Citigroup said Wednesday that it will slash 11,000 jobs, or about 4 percent of its global workforce, putting hundreds of jobs at risk in California.
The cuts will affect Citigroup's consumer banking unit, which handles everyday activities such as branch services and checking accounts. The cutbacks will especially impact overseas operations in South America, Asia and Europe, the banking giant said.
Citigroup said hundreds of jobs could be lost in California, but it wasn't immediately clear exactly how many might be eliminated statewide or in the Bay Area.
"In California, where we have nearly 6,000 employees, the number of positions impacted is proportionate with the global impact," Citigroup spokeswoman Janis Tarter said in comments emailed to this newspaper. Assuming 4 percent of those jobs are cut, that would amount to a reduction of 240 employees in California.
"For the overall economy this is painful," said Michael Yoshikami, chief executive and founder of Walnut Creek-based Destination Wealth Management. "A huge amount of jobs are being lost. It will have a negative impact on money centers such as California. But for Citigroup, this is a positive move."
The bank, the third largest in the country by assets, did not say how many jobs it will cut in the United States.
About 1,900 job cuts will come from the institutional clients group, which includes the investment bank. The company will also cut jobs in technology and operations by using more automation and moving jobs to less expensive states or nations.

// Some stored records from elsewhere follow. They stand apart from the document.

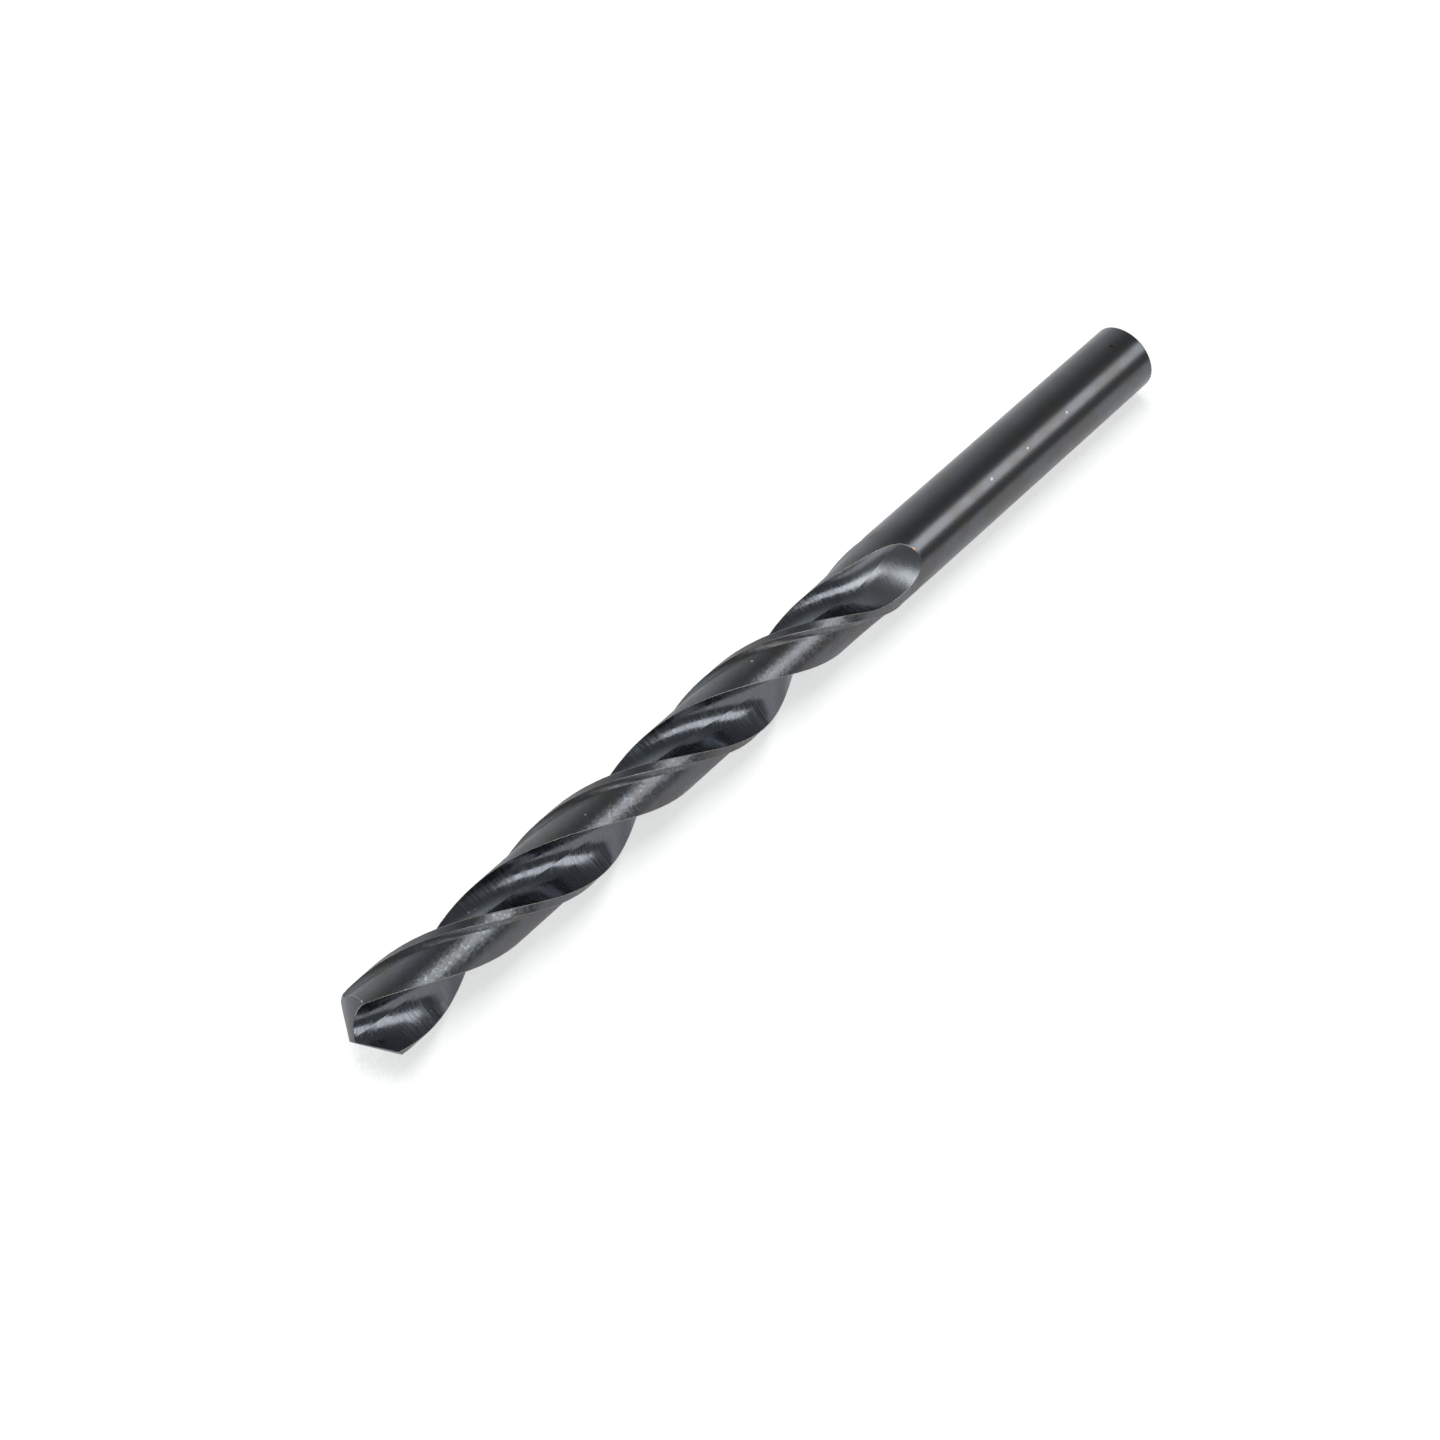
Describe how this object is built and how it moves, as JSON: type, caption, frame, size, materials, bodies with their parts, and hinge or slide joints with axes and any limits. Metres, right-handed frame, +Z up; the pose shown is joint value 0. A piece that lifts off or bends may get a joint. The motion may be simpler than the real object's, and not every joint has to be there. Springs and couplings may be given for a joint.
{
  "type": "twist drill bit",
  "caption": "Twist drill bit with two right-hand helical flutes, a conical point and a plain round shank, for drilling holes.",
  "frame": {"origin": "centre of the flat face at the shank's end", "axes": "+X along the drill's axis, from the point towards the shank's end; +Z up as the drill lies on a table"},
  "size_m": [0.117, 0.008, 0.008],
  "materials": {
    "tool_steel": "black oxide, satin"
  },
  "bodies": {
    "root": {"twist_drill": "tool_steel"}
  },
  "joints": []
}
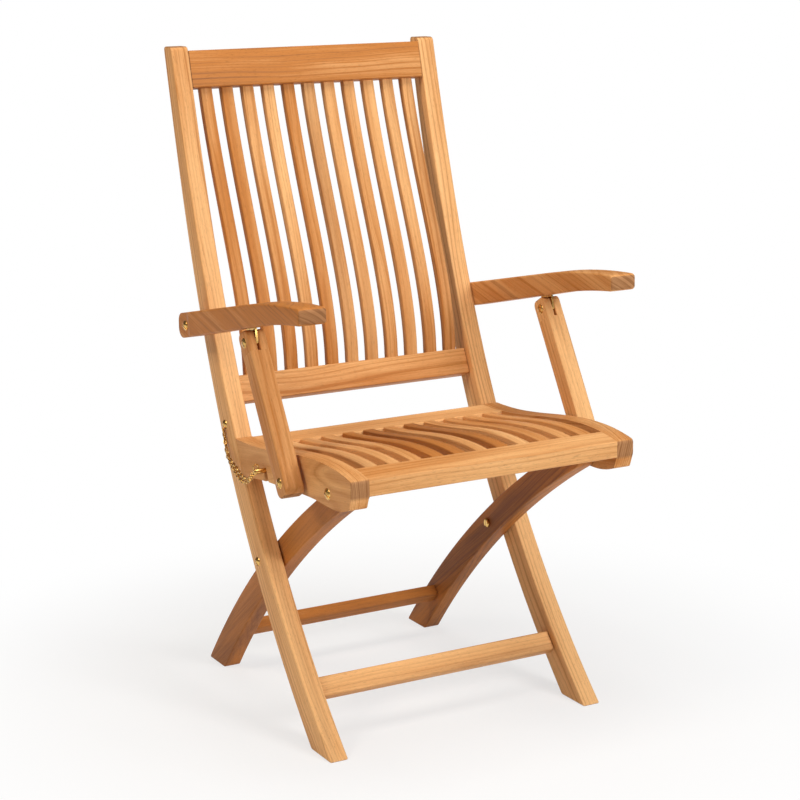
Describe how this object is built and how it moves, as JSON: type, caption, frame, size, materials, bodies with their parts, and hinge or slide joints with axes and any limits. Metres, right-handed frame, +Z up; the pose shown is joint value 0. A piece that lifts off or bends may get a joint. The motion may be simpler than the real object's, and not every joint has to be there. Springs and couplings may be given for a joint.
{
  "type": "folding armchair",
  "caption": "Folding outdoor armchair in slatted teak: bent back stiles, crossing rear legs, a waved seat that swings up, arms on struts, and brass pivots, lock pins and chains.",
  "frame": {"origin": "on the floor, at the middle of the open chair's plan", "axes": "+X to the right as seen from the front, which is the sitter's left, +Y from the front edge of the seat to the back, +Z up"},
  "size_m": [0.57, 0.628, 1.0295],
  "materials": {
    "teak": "oiled teak, satin, straight grain along every board",
    "brass": "dull brass, a little worn"
  },
  "bodies": {
    "back_frame": {"stile_left": "teak", "safety_chain_left": "brass", "stile_right": "teak", "safety_chain_right": "brass", "top_rail": "teak", "lower_rail": "teak", "front_stretcher": "teak", "leg_pivot_bolts": "brass", "leg_pivot_nuts": "brass", "leg_pivot_spacers": "brass", "arm_pivot_bolts": "brass", "arm_washers": "brass", "lock_plates": "brass", "lock_plate_screws": "brass", "chain_screws": "brass", "back_slat_1": "teak", "back_slat_2": "teak", "back_slat_3": "teak", "back_slat_4": "teak", "back_slat_5": "teak", "back_slat_6": "teak", "back_slat_7": "teak", "back_slat_8": "teak", "back_slat_9": "teak", "back_slat_10": "teak", "back_slat_11": "teak"},
    "rear_legs": {"rear_leg_left": "teak", "rear_leg_right": "teak", "rear_stretcher": "teak"},
    "seat": {"seat_side_rail_left": "teak", "seat_side_rail_right": "teak", "seat_front_rail": "teak", "seat_rear_rail": "teak", "seat_pivot_bolts": "brass", "seat_pivot_nuts": "brass", "seat_pivot_spacers": "brass", "strut_foot_inserts": "brass", "seat_slat_1": "teak", "seat_slat_2": "teak", "seat_slat_3": "teak", "seat_slat_4": "teak", "seat_slat_5": "teak", "seat_slat_6": "teak", "seat_slat_7": "teak", "seat_slat_8": "teak", "seat_slat_9": "teak", "seat_slat_10": "teak", "seat_slat_11": "teak"},
    "left_arm": {"arm_left": "teak", "arm_bracket_left": "brass"},
    "right_arm": {"arm_right": "teak", "arm_bracket_right": "brass"},
    "left_strut": {"strut_left": "teak", "strut_top_pin_left": "brass", "strut_foot_bolt_left": "brass"},
    "right_strut": {"strut_right": "teak", "strut_top_pin_right": "brass", "strut_foot_bolt_right": "brass"},
    "left_lock_pin": {"lock_pin_left": "brass"},
    "right_lock_pin": {"lock_pin_right": "brass"}
  },
  "joints": [
    {"name": "frame_fold", "type": "hinge", "parent": "back_frame", "child": "rear_legs", "pos_m": [0, 0.0102, 0.2492], "axis": [-1, 0, 0], "range_deg": [0, 69]},
    {"name": "seat_hinge", "type": "hinge", "parent": "rear_legs", "child": "seat", "pos_m": [0, -0.2381, 0.4165], "axis": [1, 0, 0], "range_deg": [0, 138.7]},
    {"name": "left_arm_hinge", "type": "hinge", "parent": "back_frame", "child": "left_arm", "pos_m": [-0.263, 0.173, 0.6015], "axis": [-1, 0, 0], "range_deg": [0, 96.45]},
    {"name": "left_strut_hinge", "type": "hinge", "parent": "left_arm", "child": "left_strut", "pos_m": [-0.2585, -0.0441, 0.6088], "axis": [1, 0, 0], "range_deg": [0, 99.68]},
    {"name": "right_arm_hinge", "type": "hinge", "parent": "back_frame", "child": "right_arm", "pos_m": [0.263, 0.173, 0.6015], "axis": [-1, 0, 0], "range_deg": [0, 96.45]},
    {"name": "right_strut_hinge", "type": "hinge", "parent": "right_arm", "child": "right_strut", "pos_m": [0.2585, -0.0441, 0.6088], "axis": [1, 0, 0], "range_deg": [0, 99.68]},
    {"name": "left_lock_pin_slide", "type": "slide", "parent": "back_frame", "child": "left_lock_pin", "axis": [-1, 0, 0], "range_m": [0, 0.045]},
    {"name": "right_lock_pin_slide", "type": "slide", "parent": "back_frame", "child": "right_lock_pin", "axis": [1, 0, 0], "range_m": [0, 0.045]}
  ],
  "couplings": [
    {"joint": "seat_hinge", "follows": "frame_fold", "ratio": 2.0087},
    {"joint": "left_arm_hinge", "follows": "frame_fold", "ratio": 1.3964},
    {"joint": "left_strut_hinge", "follows": "frame_fold", "ratio": 1.4432},
    {"joint": "right_arm_hinge", "follows": "frame_fold", "ratio": 1.3964},
    {"joint": "right_strut_hinge", "follows": "frame_fold", "ratio": 1.4432}
  ]
}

The financial crisis dealt a heavy blow to Citi, which nearly collapsed and required two taxpayer bailouts to remain afloat. Rivals such as San Francisco-based Wells Fargo fared much better.
"The banking industry is now made up of haves and have-nots," said Ken Thomas, a Miami-based banking analyst and economist. "Wells Fargo and JPMorgan Chase are the haves. Bank of America and Citigroup are the have-nots."

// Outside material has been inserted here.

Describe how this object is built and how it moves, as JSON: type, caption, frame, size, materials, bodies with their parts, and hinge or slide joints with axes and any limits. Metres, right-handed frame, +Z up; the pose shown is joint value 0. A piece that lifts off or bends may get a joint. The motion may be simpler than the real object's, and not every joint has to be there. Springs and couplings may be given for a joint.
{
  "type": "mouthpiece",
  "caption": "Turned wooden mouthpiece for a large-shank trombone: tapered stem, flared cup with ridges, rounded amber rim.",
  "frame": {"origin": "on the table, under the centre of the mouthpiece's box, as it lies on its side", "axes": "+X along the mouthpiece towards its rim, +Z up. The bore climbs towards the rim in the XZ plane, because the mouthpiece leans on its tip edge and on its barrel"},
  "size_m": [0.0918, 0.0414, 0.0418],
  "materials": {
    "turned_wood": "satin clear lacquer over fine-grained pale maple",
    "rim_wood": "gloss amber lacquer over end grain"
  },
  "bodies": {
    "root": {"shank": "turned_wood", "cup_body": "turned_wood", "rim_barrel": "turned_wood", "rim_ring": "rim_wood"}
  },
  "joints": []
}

Citi said it expects the cuts to save $900 million next year, and more in the following years. They will be a drag, though, in the short term: Citi said it expects to record pretax charges of about $1 billion in the fourth quarter.
Although investors liked Citi's moves, sending the bank's shares soaring 6.3 percent higher Wednesday, Thomas warned that the cutbacks come with some hazards.
"It's a two-edged sword," Thomas said. "Customers will say this means finding a new branch, or spending more time in line at the bank, or more time on the phone. And the employees are asking themselves what's next and who's next."